Брюллов слушает внимательно: полковник Львов заказал ему картину «Эрминия у пастухов» на сюжет из «Освобожденного Иерусалима».

Все вдруг кинулись читать Торкватто Тассо, в жизни и стихах поэта каждый с изумлением и восторгом находил свое. Строки, вчера звучавшие обыденно, приобретали особенный и важный смысл. В монастырской церкви, налево от входа, тихая и строгая эпитафия гласила: «Здесь покоится прах Торкватто Тассо. Для того, чтобы ты это знал, посетитель, монахи этой церкви начертали эту надпись». Римский издатель порадовал соотечественников тридцатью томами полного собрания произведений Тассо и, уступая настояниям покупателей, оказался вынужден напечатать еще пять томов избранного. В других европейских странах, и даже иных державах Востока, трудились над переводами. Русский перевод «Освобожденного Иерусалима» в видах совершенной точности был выполнен поэтом Шишковым в прозе.

Брюллов читает песнь седьмую поэмы. Верный конь вынес из боя воинственную царевну Эрминию и примчал под тенистые деревья древнего леса; здесь она, изнеможенная, уснула глубоким сном. Утром сквозь тихий шум вод и древес услышала Эрминия ясные, слух ее поразившие звуки, «кои действительно были пастушеские песни, смешанные с игранием на свирели. Она встает, подходит к ним тихими шагами и видит седого мужа в приятной тени плетущего близ стада свои корзины и внимающего трем поющим юношам». Пастухи, изумленные, даже испуганные появлением царевны-воительницы, прервали свои занятия, но она успокаивает их ласковым жестом, говоря: «Продолжайте свою работу: сии оружия мои не возмутят сельских ваших трудов и забот».

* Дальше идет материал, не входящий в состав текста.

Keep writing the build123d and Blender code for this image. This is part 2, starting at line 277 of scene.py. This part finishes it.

Рано утром пастухи, свистя в дудки, гонят коз по улицам Рима. Женщина бросает пастуху монету из окна, — он останавливается, тут же, присев на корточки, ловко доит козу и протягивает синьоре помятый медный котелок, наполненный молоком густым и сладким. Перед уличной торговкой громоздятся на прилавке зеленые, красные, оранжевые пирамиды овощей, разбросаны пучки пахучих трав и кореньев; рядом, в тени забора, вольно раскинулся, прямо на земле, в пыли, ее сын, черноглазый отрок, — беспечно напевая, плетет высокую корзину из камыша. За две недели до рождества спускаются с гор одетые в куртки из козьих шкур и грубые шерстяные плащи пифферари — волынщики: со своей немудреной музыкой они бродят по улицам города, исполняя серенады перед изображениями мадонны, повсюду укрепленными на стенах домов, на столбах ворот, в окнах лавок.

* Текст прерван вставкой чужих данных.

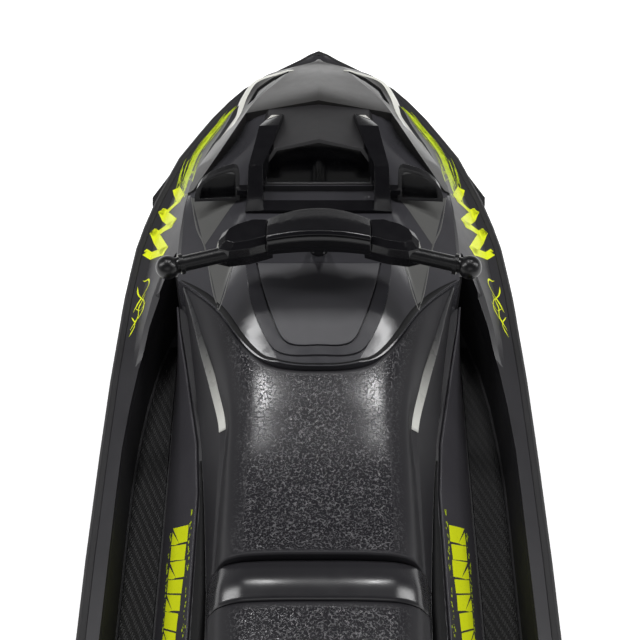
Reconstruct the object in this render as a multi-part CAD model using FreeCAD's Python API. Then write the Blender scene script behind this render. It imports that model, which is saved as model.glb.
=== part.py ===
import FreeCAD, Part
import math
import os

# Sit-down personal watercraft as a radio-controlled scale model, in millimetres.
# The origin lies on the waterline at mid-length, +Y to the bow, +X to starboard.
# A place along the craft is a share of its length, counted from the stern.

# Hull moulding
length = 612.0
half_beam = 116.0
keel_depth = 48.0
bond_height = 42.0
bow_rise = 27.0
rise_start_share = 0.60
rise_curve_share = 1.6
edge_band = 4.0
chine_step = 3.0
strake_step = 1.6
strake_share = 0.52
strake_out_share = 1.02
keel_flat_share = 0.10
chine_in_share = 0.96
chine_inset_share = 0.02

# Soft rail round the bond line
bumper_width = 5.0
bumper_height = 9.0
bumper_bevel = 1.8
bumper_tip_share = 0.990
bumper_low_share = 0.70
bumper_high_share = 0.60

# Clearances between pieces, and the overrun of every cut
seat_gap = 0.3
overrun = 40.0

# Hull edge seen from above: share of the length, share of the half breadth inside the rail
edge_shares = (
    (0.010, 0.919), (0.060, 0.938), (0.108, 0.955), (0.150, 0.967), (0.206, 0.978),
    (0.260, 0.987), (0.327, 0.995), (0.396, 1.000), (0.500, 1.000), (0.579, 0.996),
    (0.649, 0.982), (0.656, 0.981), (0.676, 0.975), (0.703, 0.961), (0.734, 0.943),
    (0.761, 0.912), (0.793, 0.864), (0.831, 0.790), (0.848, 0.755), (0.876, 0.665),
    (0.900, 0.584), (0.922, 0.495), (0.939, 0.413), (0.950, 0.336), (0.966, 0.204),
    (0.979, 0.090), (0.987, 0.030),
)
half_edge = half_beam - bumper_width

# Bottom of the hull: share of the length, keel height as a share of the keel depth, chine
# breadth and chine height as shares of the half breadth
bottom_shares = (
    (0.00, -0.97, 0.890, -0.075), (0.25, -1.00, 0.940, -0.075), (0.60, -1.00, 0.945, -0.060),
    (0.70, -0.98, 0.890, -0.030), (0.80, -0.86, 0.740, 0.050), (0.88, -0.55, 0.520, 0.170),
    (0.94, -0.02, 0.290, 0.310), (0.975, 0.52, 0.085, 0.420), (1.00, 1.02, 0.010, 0.520),
)

# Deck moulding: flange of the gunwale, and the shoulder where the raised middle begins
flange_rise = 2.2
flange_width = 6.0
flange_narrowing_share = 2.0
shoulder_limit_share = 0.92
pedestal_rise = 14.0
pedestal_height = bond_height + pedestal_rise
# Share of the length, shoulder breadth as a share of the half breadth, shoulder height over
# the bond line as a share of the pedestal rise
shoulder_shares = (
    (0.000, 0.560, 0.500), (0.108, 0.560, 0.500), (0.136, 0.560, 0.500), (0.150, 0.545, 1.000),
    (0.450, 0.545, 1.000), (0.500, 0.563, 1.000), (0.544, 0.608, 1.000), (0.600, 0.665, 1.000),
    (0.649, 0.716, 0.933), (0.655, 0.720, 0.919), (0.656, 0.720, 2.497), (0.703, 0.712, 2.700),
    (0.750, 0.692, 2.778), (0.793, 0.640, 2.399), (0.831, 0.588, 1.879), (0.860, 0.545, 1.352),
    (0.890, 0.500, 0.947), (0.920, 0.460, 0.730), (0.944, 0.380, 0.705), (0.957, 0.220, 0.632),
    (0.969, 0.060, 0.505), (1.000, 0.010, 0.231),
)

# Footwells: share of the length, then floor inner line, crease line and outer line as shares
# of the half breadth, crease height as a share of the pedestal rise above the bond line, and
# floor height as a share of the bond height
footwell_wall = 1.7
footwell_draft = 8.0
footwell_shares = (
    (0.116, 0.739, 0.640, 0.945, 0.720, 1.133), (0.170, 0.739, 0.560, 0.935, 0.920, 0.347),
    (0.230, 0.739, 0.541, 0.950, 0.880, 0.307), (0.450, 0.739, 0.541, 0.955, 0.880, 0.307),
    (0.500, 0.739, 0.563, 0.952, 0.920, 0.307), (0.544, 0.739, 0.608, 0.935, 0.920, 0.307),
    (0.585, 0.739, 0.650, 0.910, 0.920, 0.307), (0.628, 0.739, 0.697, 0.865, 0.920, 0.320),
    (0.655, 0.737, 0.718, 0.815, 0.920, 0.360), (0.672, 0.733, 0.724, 0.772, 0.920, 0.427),
    (0.684, 0.728, 0.723, 0.734, 0.920, 0.533),
)
# Rise of the deck along the outer side of the footwells, as a share of the pedestal rise
coaming_shares = (
    (0.580, 0.43), (0.605, 0.62), (0.628, 0.92), (0.655, 1.35), (0.672, 1.62), (0.690, 1.72),
    (0.706, 1.65),
)
coaming_lip_share = 0.30
mat_thickness = 1.2
mat_margin = 1.5
panel_thickness = 1.2
panel_foot_share = 0.06
panel_head_share = 0.96
stern_mat_breadth_share = 0.5225
stern_mat_rear_share = 0.020
stern_mat_front_share = 0.104

# Front hood: share of the length, then height on the centreline, breadth and height of the
# crease, breadth and height of the rim; heights over the pedestal as shares of the hood rise
hood_rise = 60.0
hood_skirt = 4.0
rim_drop = 2.2
rim_band_share = 0.05
hood_breadth_share = 0.568
hood_half = hood_breadth_share * half_edge
hood_shares = (
    (0.972, 0.350, 0.010, 0.348, 0.020, 0.343), (0.958, 0.410, 0.140, 0.395, 0.330, 0.333),
    (0.944, 0.478, 0.285, 0.443, 0.630, 0.314), (0.920, 0.613, 0.350, 0.546, 0.775, 0.281),
    (0.890, 0.758, 0.480, 0.642, 0.845, 0.275), (0.860, 0.894, 0.605, 0.733, 0.930, 0.333),
    (0.831, 0.981, 0.690, 0.816, 1.000, 0.420),
)
# Side arms behind the hood: breadth and height of the inner edge, then of the outer edge
arm_depth = 12.0
arm_shares = (
    (0.831, 0.690, 0.816, 1.000, 0.420), (0.786, 0.940, 0.681, 1.135, 0.517),
    (0.748, 1.150, 0.579, 1.205, 0.536),
)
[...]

Брюллов пишет старика, плетущего корзину, юношей со свирелями, услаждающих его слух музыкой и пением, обнаженного малыша, испуганно прижавшегося к ногам старца, — пишет не идиллическими пастушками, вылепленными и выласканными воображением читающих потомков, но живыми и сегодняшними, какими были они и для Феокрита, и для Тассо. Он не подчеркивает, даже какой-нибудь малостью, сегодняшность прошлого, но на холст попадают и римский молочник, и волынщик с гор, и мальчик, пасущий стадо в окрестностях города. Он постигал натуру, щедро захватывал памятью зрения и сердца мир, лежащий вокруг; перенесенный в него, этот мир рос и вызревал, как плод, колотился в нем и мучил, просясь наружу. И что бы ни изображал он — античную ли сцену, или сюжет Торкватто, или то, что видит сейчас на другой стороне улицы, — живая натура, однажды постигнутая, пряталась в штрихах карандаша, выплескивалась с мазками краски на полотно, непременно возрождаясь. Он не искал показать сегодняшность прошлого, он поверил в вечное, предположил вечное сходство чувств и передавал чувство.

Эрминия успокоила потревоженных ее появлением пастухов. «Потом, обращаясь к старцу, рекла: «Отче! Когда вся окрестность сих земель горит войною, как можешь ты в тихом жилище твоем не бояться бранных нападений?» — «Как гром не падает никогда на тростие, но всегда на высокие вершины дубов, так и ярость ратующих народов одне токмо гордые главы великих царей низлагает...» — отвечал старик. И продолжал: «...Желания и нужды наши малы. Вот мои дети, они пасут стадо, и нет у меня других слуг... Провождаю я жизнь мою в сем уединенном убежище, смотря на скачущих коз и оленей, любуясь на играющих в реке сей рыб и на птиц, резвыми крылами рассекающих воздух...»

Эрминия у пастухов

Карл Брюллов ищет у Тассо свое. Он пишет домой в Петербург: «Живем в золотом веке; извещайте почаще о вас, если хотите сделать век сей бриллиантовым».